If you have a genuine curiosity about learning certain topics — anything from creating a podcast to building a web scraping tool — Highbrow is a great, free resource. You might find the instruction too basic if you already know quite a bit about the course topic, but it’ll at least give you a foundation. Then you can jump off into more formalized continuing education courses, even pursue a professional certification.
Price: Free, or $4 per month for premium access
Pro: Great selection of courses might make the premium subscription unnecessary for most users.
Con: Highbrow’s one-course-at-a-time approach limits users from learning about different topics simultaneously.
Unlike Highbrow, which prompts you to pick what you want to learn about from a list, Curious.com takes a different tact. It asks you to complete a 10-part questionnaire that decides your courses for you.
It aims to fill out your eight wedges of curiosity. You’ll see topics ranging from STEM to sports because the wedges are meant to connect the brain’s varying learning centers. The thinking is based on scientific research on, in part, humans’ multiple intelligences.
Here’s a version of what you might see after completing the questionnaire:
This is how Curious.com decides which of its lessons — 3,500 lessons of the 25,000 lesson library are for free subscribers — to deliver to your inbox.

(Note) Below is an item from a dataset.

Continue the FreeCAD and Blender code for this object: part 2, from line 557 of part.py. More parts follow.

If this all sounds overwhelming, boil it down to one email per day. Whether you’re a free or paid subscriber ($9.99 per month), you’ll receive a personalized “workout” in your inbox. You can read your quick “Curio” lesson for the morning and move on within five minutes, or click to work on puzzles or watch in-depth classes based on your interests.

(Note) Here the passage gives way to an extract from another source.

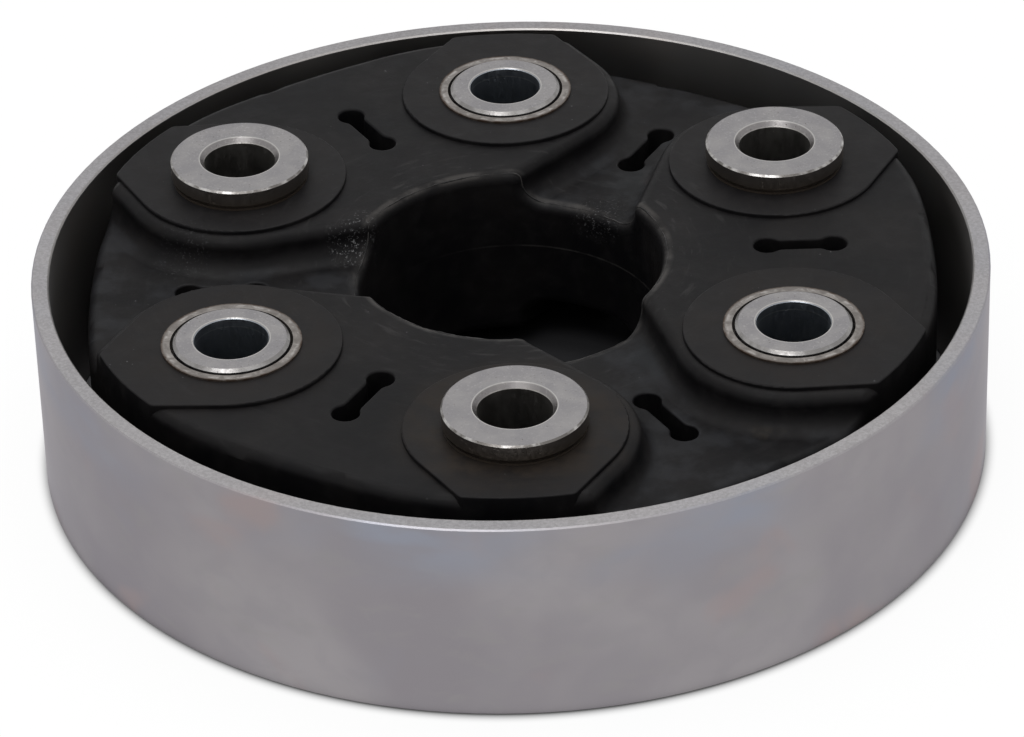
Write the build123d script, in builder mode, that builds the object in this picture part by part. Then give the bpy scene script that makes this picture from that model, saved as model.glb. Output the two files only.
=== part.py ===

That’s the one clear downside of Curious.com. You can engage with the daily workout and read through weekly emails (like the Sunday Mindset Curio, above), but you’ll have to leave your inbox to find more in-depth lessons.
It’ll be worth it if you get to know your wheel. On the desktop version of the site, you can click on any wedge and take classes fitting your interests.
Curious.com also hopes its points system keeps you engaged. On the desktop version of the site, you earn points for completing lessons and competing against other users. I earned eight points, for example, by watching a 13-minute video about probability and statistics, a topic chosen from my colorful wheel.
If you’re someone who uses YouTube to watch video tutorials, think of Curious.com as a highly-curated version of the same thing. The teachers and their material — anything from beer brewing to, yes, math — has been vetted by the platform. You won’t have to click around until you find a lesson worth watching.
Price: Free, or $9.99 per month for premium access
Pro: Your lists of courses are customized for you, which is valuable for users who might not know what they want to learn.
Con: The most value of the platform — from the video courses to the points-based competition — has to be gained on the website, not in your inbox.
3. Now I Know
Whereas Highbrow and Curious encourage you to take courses based on your interests, Now I Know encourages you to be interested in anything and everything. The daily emails from Dan Lewis, the newsletter’s author, reach 100,000-plus subscribers.
The first week of topics to reach my inbox might make you think twice about signing up:
- Monday: The Squeegee that Saved Lives
- Tuesday: The Power of Being Bored
- Wednesday: What Happens When a Monkey Takes an Awesome Picture of Itself?
- Thursday: How a Good Breakfast Helped Create a Sneaker Empire
The cute titles of the lessons don’t always match up with the content. For example, Wednesday’s email used a light-hearted prompt to launch into a more serious discussion about copyright law.
Friday’s weekender email is not a continuing education course, more a review of the week. It includes educational content found around the web. You might see a link to a lengthy investigative piece from ProPublica, for example.
Also free, Lewis’ emails are supported by in-email advertisements and affiliate links. If you fall in love with Now I Know, you can volunteer to support its projects.
Now I Know is probably not going to teach you a new skill or trade, but it has a better shot at making you think about the world differently. Lewis’ posts, such as the one about President Lincoln creating the Secret Service on the day of his assassination, could also send you down a rabbit hole searching for more information. But that’s probably the point anyway.
Price: Free, but donations are welcome
Pro: The simple but interesting nature of the newsletter’s content makes it worthwhile and covers up for the in-email ads and affiliate links.
Con: Now I Know might engage your mind, but the content is typically not as practical as other email-based continuing education courses.
A warmup for continuing education courses
You might like the idea of Now I Know’s daily one-offs. Or maybe you prefer the more classroom-like content from Highbrow or Curious.
Either way, these emails are a good test for what you’d like to study via more formal continuing education. If you become immersed in Highbrow’s introductory courses on content marketing or coding, for example, you could end up seeking continuing education courses that upgrade your career.